Real-Valued Backpropagation is Unsuitable for Complex-Valued Neural Networks

Authors: Zhi-Hao Tan, Yi Xie, Yuan Jiang, Zhi-Hua Zhou

NeurIPS 2022 | Conference PDF | Archive PDF | Plain Text | LLM Run Details

Reproducibility Variable Result LLM Response
Research Type Experimental Finally, the experiments validate our theoretical findings numerically.
Researcher Affiliation Academia Zhi-Hao Tan, Yi Xie, Yuan Jiang, Zhi-Hua Zhou National Key Laboratory for Novel Software Technology, Nanjing University, Nanjing 210023, China {tanzh, xiey, jiangy, zhouzh}@lamda.nju.edu.cn
Pseudocode No The paper provides a conceptual "Definition 1 (Complex Tensor Program)" which describes how complex tensor programs are recursively generated, but it does not present a structured pseudocode block or algorithm.

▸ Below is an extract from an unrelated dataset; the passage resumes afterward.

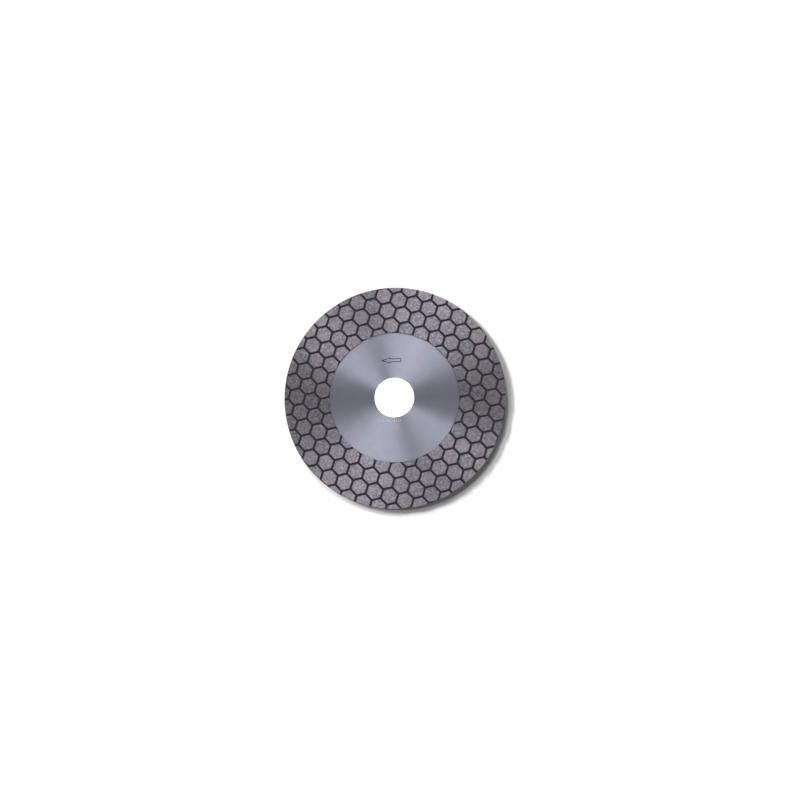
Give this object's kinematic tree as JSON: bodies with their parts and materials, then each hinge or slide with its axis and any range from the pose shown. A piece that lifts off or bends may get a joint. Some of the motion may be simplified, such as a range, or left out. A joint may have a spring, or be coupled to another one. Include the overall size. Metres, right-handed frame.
{
  "type": "diamond grinding wheel",
  "caption": "Flat double-sided diamond grinding wheel: a bare steel centre with a plain bore, an outer band of hexagonal diamond pads on both faces and a continuous diamond rim.",
  "frame": {"origin": "middle of the bore, on the wheel's mid-plane", "axes": "+Z along the bore axis, out of the marked front face; +Y from the bore towards the rotation arrow; +X to the right when the front is seen with the arrow at the top"},
  "size_m": [0.125, 0.125, 0.0022],
  "materials": {
    "turned_steel": "fine concentric turning marks, satin",
    "rim_bond": "ground sintered metal bond, matt and gritty",
    "groove_floor": "rough as-pressed bond, matt",
    "diamond_pad": "ground sintered metal bond with exposed diamond grit, matt with a faint sparkle"
  },
  "bodies": {
    "root": {"core_plate": "turned_steel", "rim_ring": "rim_bond", "front_bond_layer": "groove_floor", "back_bond_layer": "groove_floor", "front_centre_narrow_pads": "diamond_pad", "front_centre_wide_pads": "diamond_pad", "front_whole_inner_pads": "diamond_pad", "front_whole_middle_pads": "diamond_pad", "front_whole_outer_pads": "diamond_pad", "front_rim_wide_pads": "diamond_pad", "front_rim_middle_pads": "diamond_pad", "front_rim_narrow_pads": "diamond_pad", "back_centre_narrow_pads": "diamond_pad", "back_centre_wide_pads": "diamond_pad", "back_whole_inner_pads": "diamond_pad", "back_whole_middle_pads": "diamond_pad", "back_whole_outer_pads": "diamond_pad", "back_rim_wide_pads": "diamond_pad", "back_rim_middle_pads": "diamond_pad", "back_rim_narrow_pads": "diamond_pad"}
  },
  "joints": []
}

Open Source Code No Did you include the code, data, and instructions needed to reproduce the main experimental results (either in the supplemental material or as a URL)? [No]

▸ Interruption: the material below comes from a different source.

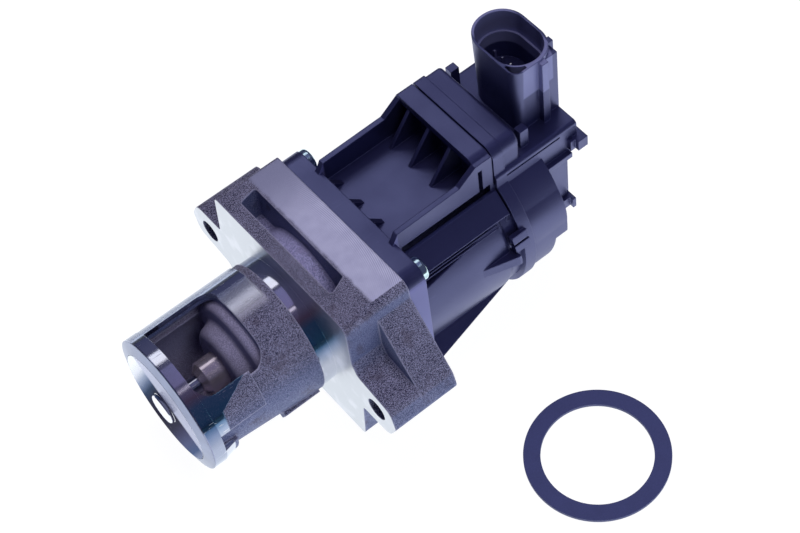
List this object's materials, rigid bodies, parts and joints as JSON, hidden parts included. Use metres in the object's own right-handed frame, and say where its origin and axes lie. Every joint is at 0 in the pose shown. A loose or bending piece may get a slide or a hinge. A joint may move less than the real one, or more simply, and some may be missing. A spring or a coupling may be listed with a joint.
{
  "type": "exhaust gas recirculation valve",
  "caption": "Electric exhaust gas recirculation valve: cast tube with a poppet in its mouth, two-bolt flange, and a plastic geared motor actuator with an upright connector.",
  "frame": {"origin": "centre of the mounting flange's machined face, on the valve's axis", "axes": "+X along the valve's axis from the tube's mouth to the gear cover, +Z the way the connector points, -Y towards the near bolt ear"},
  "size_m": [0.1617, 0.1689, 0.0941],
  "materials": {
    "cast_alloy": "sandblasted as cast, machined on the flange face",
    "machined_steel": "turned",
    "spring_steel": "drawn wire",
    "plated_steel": "zinc plated",
    "bronze": "sintered",
    "copper": "enamelled or bare copper",
    "pin_metal": "tin plated",
    "dark_plastic": "moulded glass-filled plastic, satin",
    "gear_plastic": "moulded natural plastic",
    "magnet": "sintered ferrite",
    "carbon": "graphite",
    "board": "solder mask",
    "seal_rubber": "moulded",
    "gasket_coated": "thin matt coating on steel"
  },
  "bodies": {
    "housing": {"valve_casting": "cast_alloy", "seat_ring": "machined_steel", "guide_bush": "bronze", "stem_seal": "seal_rubber", "seal_retainer": "machined_steel", "spring_seat": "machined_steel", "return_spring": "spring_steel", "guide_sleeve": "machined_steel", "thrust_washer": "machined_steel", "gear_axle": "machined_steel", "motor_can": "plated_steel", "motor_front_bush": "bronze", "motor_magnets": "magnet", "motor_end_cap": "dark_plastic", "motor_rear_bush": "bronze", "motor_brushes": "carbon", "motor_leads": "copper", "bearing_plate": "plated_steel", "plate_screws": "plated_steel", "housing_seal": "seal_rubber", "actuator_body": "dark_plastic", "body_screws": "plated_steel", "cover_seal": "seal_rubber", "gear_cover": "dark_plastic", "rear_lid": "dark_plastic", "connector_pins": "pin_metal", "sensor_board": "board", "position_sensor": "dark_plastic", "flange_gasket": "gasket_coated"},
    "valve": {"poppet_head": "machined_steel", "valve_stem": "machined_steel", "spring_cup": "machined_steel", "stem_collets": "machined_steel", "rod_coupler": "machined_steel", "drive_rod": "machined_steel", "cross_pin": "machined_steel"},
    "output": {"output_gear": "gear_plastic", "sensor_magnet": "magnet"},
    "intermediate": {"intermediate_gear": "gear_plastic"},
    "rotor": {"motor_shaft": "machined_steel", "motor_pinion": "bronze", "armature_core": "machined_steel", "armature_windings": "copper", "commutator": "copper"}
  },
  "joints": [
    {"name": "output_gear_turn", "type": "hinge", "parent": "housing", "child": "output", "pos_m": [0.08, 0, 0], "axis": [1, 0, 0], "range_deg": [0, 100]},
    {"name": "valve_slide", "type": "slide", "parent": "housing", "child": "valve", "axis": [-1, 0, 0], "range_m": [0, 0.008], "deforming": ["return_spring"]},
    {"name": "intermediate_turn", "type": "hinge", "parent": "housing", "child": "intermediate", "pos_m": [0.08, -0.01778, -0.00725], "axis": [1, 0, 0], "range_deg": [-300, 0]},
    {"name": "motor_turn", "type": "hinge", "parent": "housing", "child": "rotor", "pos_m": [0.077, -0.00875, -0.01516], "axis": [1, 0, 0], "range_deg": [0, 900]}
  ],
  "couplings": [
    {"joint": "valve_slide", "follows": "output_gear_turn", "m_per_rad": 0.0045837},
    {"joint": "intermediate_turn", "follows": "output_gear_turn", "ratio": -3},
    {"joint": "motor_turn", "follows": "output_gear_turn", "ratio": 9}
  ]
}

Open Datasets Yes The third experiment investigates the convergence of difference between complex NTKs bΘ(n) t and real NTKs Θr during training as the widths go to infinity on MNIST [Le Cun et al., 1998].
Dataset Splits No The paper mentions using a "training set D = (X, Y) (|D| = 128)" from MNIST but does not specify how this dataset was split into training, validation, and test subsets, nor does it mention cross-validation details.
Hardware Specification No Did you include the total amount of compute and the type of resources used (e.g., type of GPUs, internal cluster, or cloud provider)? [N/A] The numerical experiments only aim to verify the theoretical results.
Software Dependencies No All empirical NTKs of complex networks are calculated based on the Neural Tangents library [Novak et al., 2019]. (No specific version is given for this or any other software component).
Experiment Setup Yes In NTK initialization, the standard deviations are set as 1 for complex networks and scaled to sqrt(2) for real networks. ... The learning rate η is 0.5 for l = 1 and 0.2 for l = 2.